- AIM OF THE TASK: Compile every line that includes the word "objects".

- GIVEN MATERIAL:
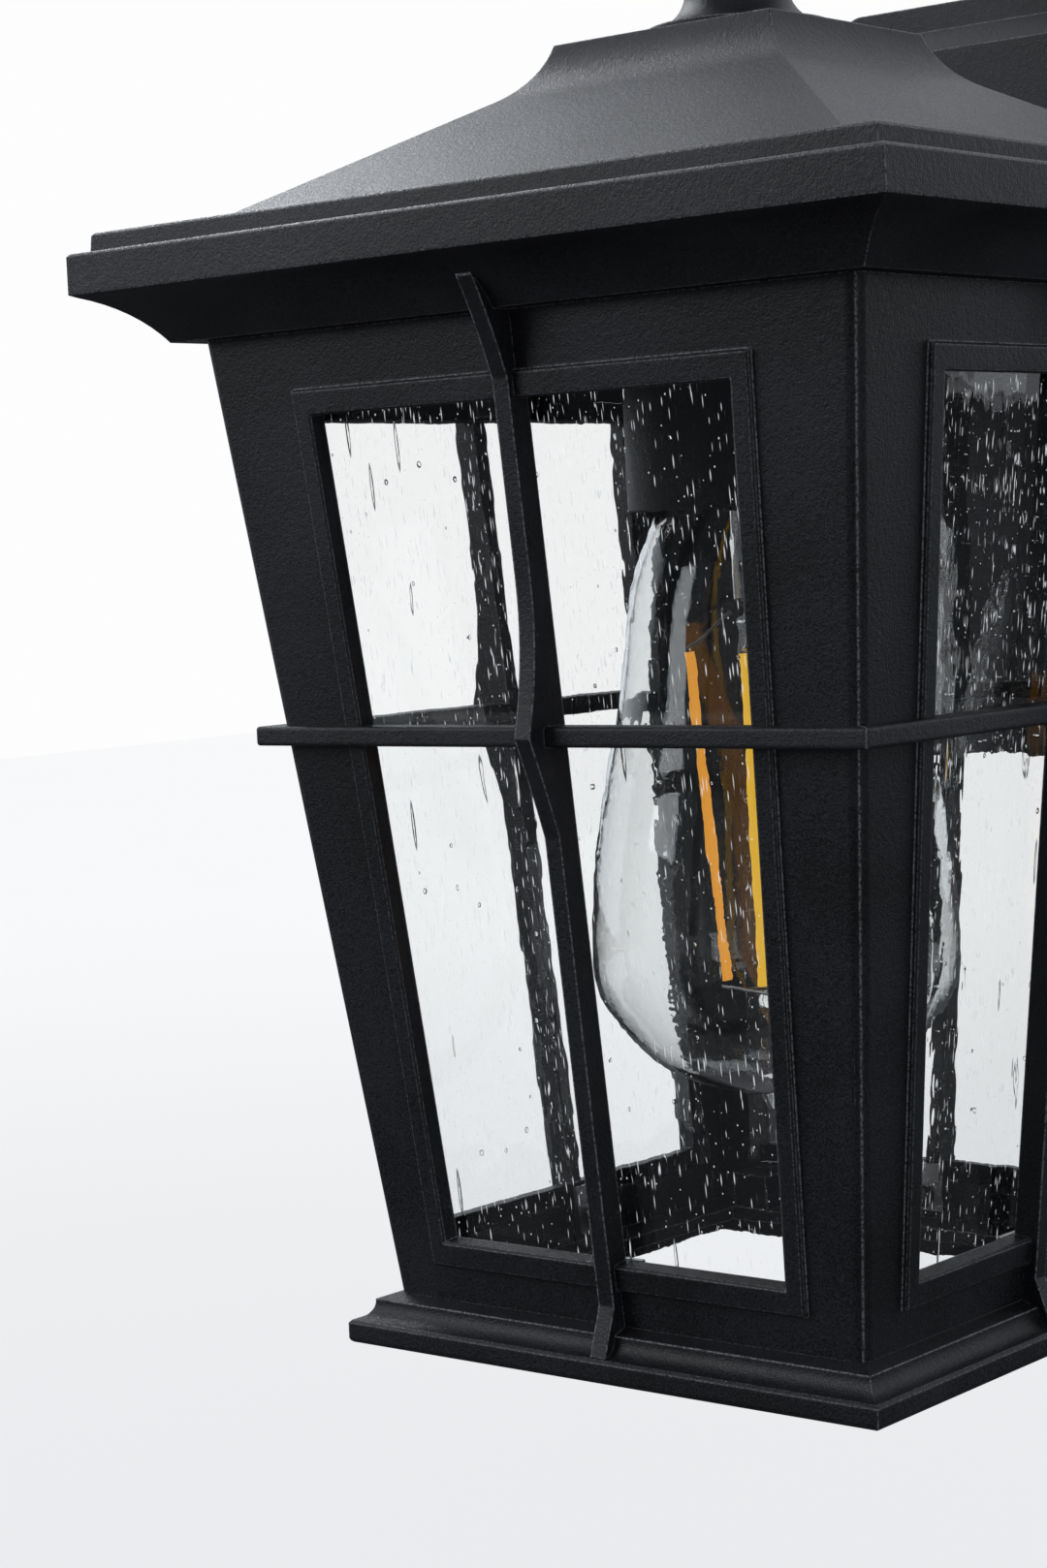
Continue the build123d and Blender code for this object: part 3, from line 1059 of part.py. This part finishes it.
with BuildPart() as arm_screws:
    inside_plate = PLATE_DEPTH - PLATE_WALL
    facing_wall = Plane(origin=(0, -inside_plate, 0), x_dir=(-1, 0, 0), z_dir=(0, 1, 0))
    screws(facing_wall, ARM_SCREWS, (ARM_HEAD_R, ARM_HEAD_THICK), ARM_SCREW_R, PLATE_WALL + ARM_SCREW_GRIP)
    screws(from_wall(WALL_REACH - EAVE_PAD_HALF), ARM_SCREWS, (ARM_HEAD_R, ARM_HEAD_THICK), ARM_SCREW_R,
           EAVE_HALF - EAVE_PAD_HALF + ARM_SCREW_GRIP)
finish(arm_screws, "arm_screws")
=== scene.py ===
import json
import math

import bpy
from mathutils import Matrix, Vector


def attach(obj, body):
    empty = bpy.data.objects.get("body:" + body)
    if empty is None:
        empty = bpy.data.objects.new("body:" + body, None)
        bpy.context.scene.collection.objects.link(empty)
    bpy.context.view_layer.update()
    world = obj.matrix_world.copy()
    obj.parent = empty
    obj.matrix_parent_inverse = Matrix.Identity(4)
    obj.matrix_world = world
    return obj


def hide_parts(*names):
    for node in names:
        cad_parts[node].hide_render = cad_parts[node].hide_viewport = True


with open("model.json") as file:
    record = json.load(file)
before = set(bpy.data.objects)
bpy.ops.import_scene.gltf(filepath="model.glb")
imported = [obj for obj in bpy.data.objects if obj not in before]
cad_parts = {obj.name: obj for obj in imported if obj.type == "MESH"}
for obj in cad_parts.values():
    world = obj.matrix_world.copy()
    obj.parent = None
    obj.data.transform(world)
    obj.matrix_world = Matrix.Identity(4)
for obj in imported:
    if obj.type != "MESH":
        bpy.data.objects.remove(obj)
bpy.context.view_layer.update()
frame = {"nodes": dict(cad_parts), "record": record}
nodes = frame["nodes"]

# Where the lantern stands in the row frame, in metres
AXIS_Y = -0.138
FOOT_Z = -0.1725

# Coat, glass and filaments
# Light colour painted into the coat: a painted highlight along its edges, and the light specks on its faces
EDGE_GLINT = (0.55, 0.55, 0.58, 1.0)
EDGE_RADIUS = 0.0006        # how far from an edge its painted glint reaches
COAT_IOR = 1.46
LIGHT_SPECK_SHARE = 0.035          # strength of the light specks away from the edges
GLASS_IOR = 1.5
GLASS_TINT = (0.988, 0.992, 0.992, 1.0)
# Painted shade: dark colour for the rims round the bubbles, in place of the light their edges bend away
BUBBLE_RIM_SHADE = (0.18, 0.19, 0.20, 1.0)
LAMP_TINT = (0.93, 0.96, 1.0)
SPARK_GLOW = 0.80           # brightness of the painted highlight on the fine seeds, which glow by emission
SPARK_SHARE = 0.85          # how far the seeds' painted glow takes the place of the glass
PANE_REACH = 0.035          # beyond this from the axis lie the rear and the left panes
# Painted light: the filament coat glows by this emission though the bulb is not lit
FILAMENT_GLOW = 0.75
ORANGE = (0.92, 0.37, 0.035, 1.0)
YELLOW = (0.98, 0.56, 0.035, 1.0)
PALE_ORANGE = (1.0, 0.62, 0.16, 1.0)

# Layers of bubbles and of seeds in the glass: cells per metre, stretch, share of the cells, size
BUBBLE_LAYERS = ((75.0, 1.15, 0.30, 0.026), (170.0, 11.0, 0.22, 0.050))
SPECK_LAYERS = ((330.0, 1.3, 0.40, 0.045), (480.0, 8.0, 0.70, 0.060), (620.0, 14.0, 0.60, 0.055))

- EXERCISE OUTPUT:
    empty = bpy.data.objects.get("body:" + body)
        empty = bpy.data.objects.new("body:" + body, None)
        bpy.context.scene.collection.objects.link(empty)
before = set(bpy.data.objects)
imported = [obj for obj in bpy.data.objects if obj not in before]
        bpy.data.objects.remove(obj)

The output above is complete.